Mondal got into the business with the help of his uncle who has moved up to being a middleman dealing with recycling factories in Nangloi and Ghaziabad, among other places.
“This is very good work although people look down upon us. We are proud of the work we do. We are helping both the society and the government,” Baral told me as Mondal nodded enthusiastically.
Both of them said that they believed the government should be paying some amount of money directly to the rag pickers and those involved in the business in other ways because the society at large benefitted out of it. I asked rag pickers about it as well and they also agreed though some said they were doing fine even without help from the government.
This is something activists concerned with these issues also want implemented – as Shashi Bhushan Pandit, who runs the All India Kabadi Mazdoor Mahasangh had told me in an earlier interview.

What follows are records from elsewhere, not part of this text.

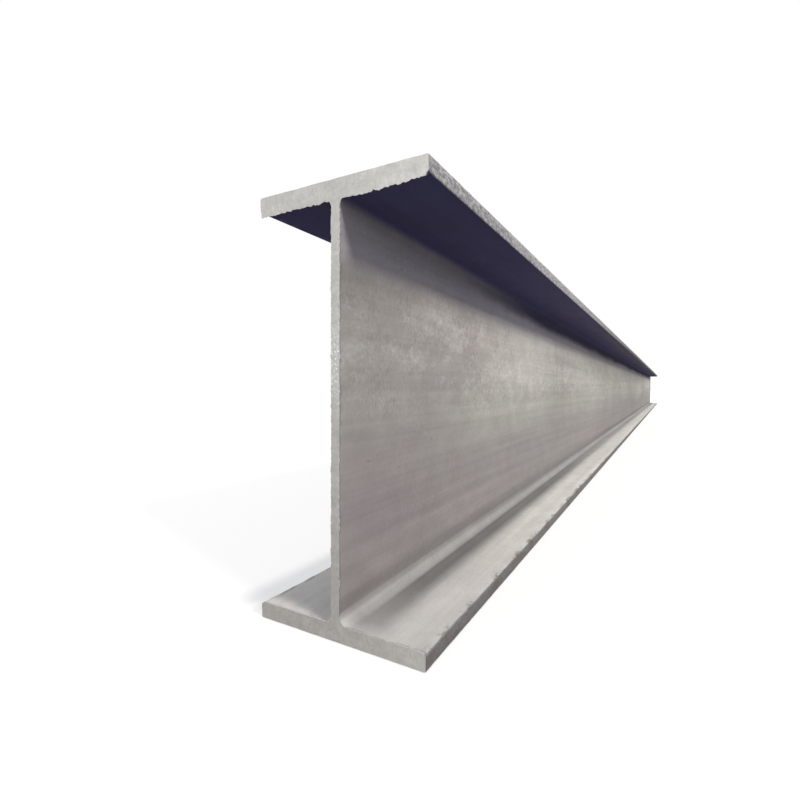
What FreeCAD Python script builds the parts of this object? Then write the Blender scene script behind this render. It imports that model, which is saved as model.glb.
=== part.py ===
import FreeCAD, Part
import math
import os

# Hot-rolled H-beam of the 450 x 200 x 9 x 16 size, all lengths in millimetres.
# +Y runs along the beam, +X across the flanges and +Z up through the web.
# The origin is the middle of the underside of the bottom flange.
section_height = 450.0
flange_width = 200.0
web_thickness = 9.0
flange_thickness = 16.0
root_radius = 13.0
inner_toe_radius = 2.0
outer_toe_radius = 1.5
beam_length = 8000.0


def corner_points():
    """Corners of the section from the bottom left toe, counter-clockwise, each with its rounding."""
    half_width = flange_width / 2
    half_web = web_thickness / 2
    top_inside = section_height - flange_thickness
    return [
        (-half_width, 0.0, outer_toe_radius),
        (half_width, 0.0, outer_toe_radius),
        (half_width, flange_thickness, inner_toe_radius),
        (half_web, flange_thickness, root_radius),
        (half_web, top_inside, root_radius),
        (half_width, top_inside, inner_toe_radius),
        (half_width, section_height, outer_toe_radius),
        (-half_width, section_height, outer_toe_radius),
        (-half_width, top_inside, inner_toe_radius),
        (-half_web, top_inside, root_radius),
        (-half_web, flange_thickness, root_radius),
        (-half_width, flange_thickness, inner_toe_radius),
    ]


def at_start(x, z):
    """A section point on the plane of the beam's near end."""
    return FreeCAD.Vector(x, -beam_length / 2, z)


def heading(start, end):
    """Unit direction from one corner to the next along an upright or level face."""
    dx = end[0] - start[0]
    dz = end[1] - start[1]
    length = math.hypot(dx, dz)
    return dx / length, dz / length


def rounded_corner(before, corner, after):
    """Start, middle and end of the arc that rounds one right-angled corner."""
    x, z, radius = corner
    in_x, in_z = heading(before, corner)
    out_x, out_z = heading(corner, after)
    start = (x - in_x * radius, z - in_z * radius)
    end = (x + out_x * radius, z + out_z * radius)
    centre = (start[0] + out_x * radius, start[1] + out_z * radius)
    reach = radius / math.sqrt(2)
    middle = (centre[0] + (in_x - out_x) * reach, centre[1] + (in_z - out_z) * reach)
    return start, middle, end


def section_wire():
    """Closed outline of the section, straight faces joined by tangent arcs."""
    corners = corner_points()
    count = len(corners)
    arcs = [rounded_corner(corners[i - 1], corners[i], corners[(i + 1) % count]) for i in range(count)]
    edges = []
    for i, (start, middle, end) in enumerate(arcs):
        edges.append(Part.Arc(at_start(*start), at_start(*middle), at_start(*end)).toShape())
        next_start = arcs[(i + 1) % count][0]
        edges.append(Part.LineSegment(at_start(*end), at_start(*next_start)).toShape())
    return Part.Wire(edges)


def h_beam():
    """The whole beam, one rolled bar cut square at both ends."""
    section = Part.Face(section_wire())
    return section.extrude(FreeCAD.Vector(0, beam_length, 0))


os.makedirs("parts", exist_ok=True)
h_beam().exportStep("parts/h_beam.step")
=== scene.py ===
import math
import random

import bpy
from mathutils import Matrix, Vector, noise
from mathutils.geometry import delaunay_2d_cdt


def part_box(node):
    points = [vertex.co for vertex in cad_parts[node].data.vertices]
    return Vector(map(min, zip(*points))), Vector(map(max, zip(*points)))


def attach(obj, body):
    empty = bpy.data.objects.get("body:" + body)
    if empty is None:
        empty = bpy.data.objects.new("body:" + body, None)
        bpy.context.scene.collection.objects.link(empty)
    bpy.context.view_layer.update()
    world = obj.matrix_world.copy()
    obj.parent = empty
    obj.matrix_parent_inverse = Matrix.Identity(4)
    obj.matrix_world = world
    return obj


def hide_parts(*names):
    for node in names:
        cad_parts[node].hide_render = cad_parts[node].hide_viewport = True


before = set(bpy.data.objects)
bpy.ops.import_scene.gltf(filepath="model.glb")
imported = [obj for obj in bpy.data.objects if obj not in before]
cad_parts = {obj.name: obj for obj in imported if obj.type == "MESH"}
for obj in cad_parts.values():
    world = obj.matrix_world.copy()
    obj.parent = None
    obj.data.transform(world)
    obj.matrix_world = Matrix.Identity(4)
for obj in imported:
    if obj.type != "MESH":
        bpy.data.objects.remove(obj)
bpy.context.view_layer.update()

mm = 0.001

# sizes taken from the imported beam
lowCorner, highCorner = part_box("h_beam")
halfWidth = (highCorner.x - lowCorner.x) / 2
beamHeight = highCorner.z - lowCorner.z
nearEnd = lowCorner.y
farEnd = highCorner.y

beamShape = {
    "webThickness": 9 * mm,
    "flangeThickness": 16 * mm,
    "rootRadius": 13 * mm,
    "innerToeRadius": 2 * mm,
    "outerToeRadius": 1.5 * mm,
    "fineSpacing": 1.5 * mm,    # along the outline, close to the cut ends
    "endZone": 26 * mm,         # length of the finely divided stretch at each end
    "rowStart": 2.6 * mm,       # first row spacing after the end zone
    "rowGrowth": 1.035,
    "rowLargest": 34 * mm,
    "seed": 11,
    "creaseAngle": 35,
}

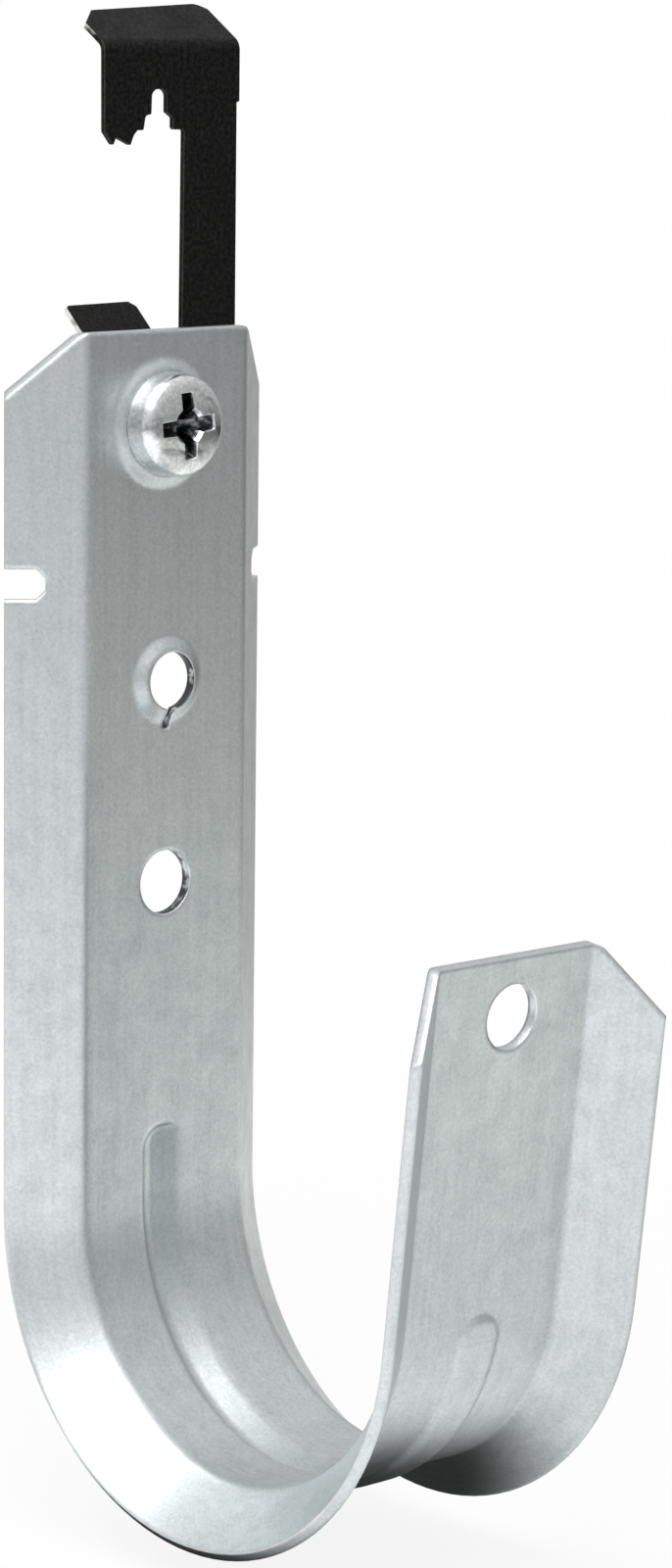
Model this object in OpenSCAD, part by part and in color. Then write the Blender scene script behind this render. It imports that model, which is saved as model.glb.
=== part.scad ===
// J hook cable support: a folded sheet hook with a spring steel clip screwed to its back.
//
// Frame: +Z up, the wall or rod behind the hook is on the +Y side and the open mouth of
// the hook faces -Y. The origin is the plain fixing hole, on the back face of the sheet.
// The hook is one strip of sheet: a flat web with a flange along each edge, both turned
// away from the cables, swept down the back plate, round the loop and up the front leg.

/* [Hook sheet] */
// Thickness of the galvanised sheet
sheet_t = 1.25; // [1.0:0.05:1.6]
// Width over the two flanges
band_w = 36.8; // [35:0.2:42]
// Width of the web between the sharp corners of its front face
web_w = 23; // [22:0.2:26]
// Angle that each flange is turned away from the web
flange_angle = 39.5; // [30:0.5:45]
// Inside radius of the flange bends
flange_bend_r = 0.6; // [0.4:0.1:0.8]

/* [Hook legs] */
// Clear diameter of the loop
loop_d = 50.8; // [45:0.1:60]
// Height of the top edge above the springing of the loop
back_h = 97.3; // [90:0.1:110]
// Length of the straight part of the front leg
front_h = 39.3; // [36:0.1:50]
// Outward lean of the front leg
front_lean = 6.5; // [0:0.5:12]
// Width of the top edge of each leg, between its sloping corners
tip_w = 23.4; // [20:0.2:26]
// Height of the sloping corners of the back plate
back_corner_h = 7.3; // [5:0.1:10]
// Height of the sloping corners of the front leg
front_corner_h = 8.3; // [5:0.1:10]
// Radius where the top edge turns into a sloping corner
tip_r = 1.6; // [1:0.1:2.4]
// The same radius at the back plate's right corner, which is worn rounder
back_right_r = 3; // [1:0.1:3.4]

/* [Hook holes and slots] */
// Diameter of the plain fixing hole
fixing_hole_d = 7.2; // [6.6:0.1:8]
// Height of the fixing hole above the springing of the loop
fixing_hole_h = 35.7; // [30:0.1:40]
// Diameter of the retainer hole in the front leg
front_hole_d = 7.1; // [6:0.1:8]
// Distance of the front leg's hole from the tip
front_hole_drop = 6.5; // [6:0.1:10]
// Diameter of the hole with one thread formed in its rim
thread_hole_d = 6.4; // [6:0.1:7]
// Height of the thread hole above the fixing hole
thread_hole_h = 22.8; // [18:0.1:26]
// Diameter of the cone that stands up round the thread hole
thread_cone_d = 9.6; // [9:0.1:12]
// Height of that cone in front of the web
thread_cone_h = 1.1; // [0.8:0.1:1.4]
// Width of the slit that splits the thread hole's rim
thread_slit_w = 1.2; // [0.8:0.1:1.6]
// Reach of the slit from the middle of the hole
thread_slit_l = 5.5; // [5:0.1:7]
// Height of the edge slots above the fixing hole
edge_slot_h = 34.2; // [30:0.1:40]
// Width of the edge slots
edge_slot_w = 3.4; // [2.5:0.1:4]
// Depth of the edge slots along the flange
edge_slot_l = 4.5; // [3:0.1:5]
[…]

When Javadekar spoke in July last year on the issue, he admitted that the “informal sector” – or the rag pickers – had “saved” the country. He wasn’t wrong, in fact, he spoke the precise truth. Without the services of rag pickers, the country will literally go to the dogs. However, instead of awarding three rag pickers every year – a noble but meaningless gesture – the government should start to include them as a stakeholder in the process and employ them officially so that they become eligible for benefits like health cards – which most of them don’t have as they told me – and a pension when they decide to retire.
The dream of Swachh Bharat needs foot soldiers. But no soldier can fight a war on an empty stomach. Mind it.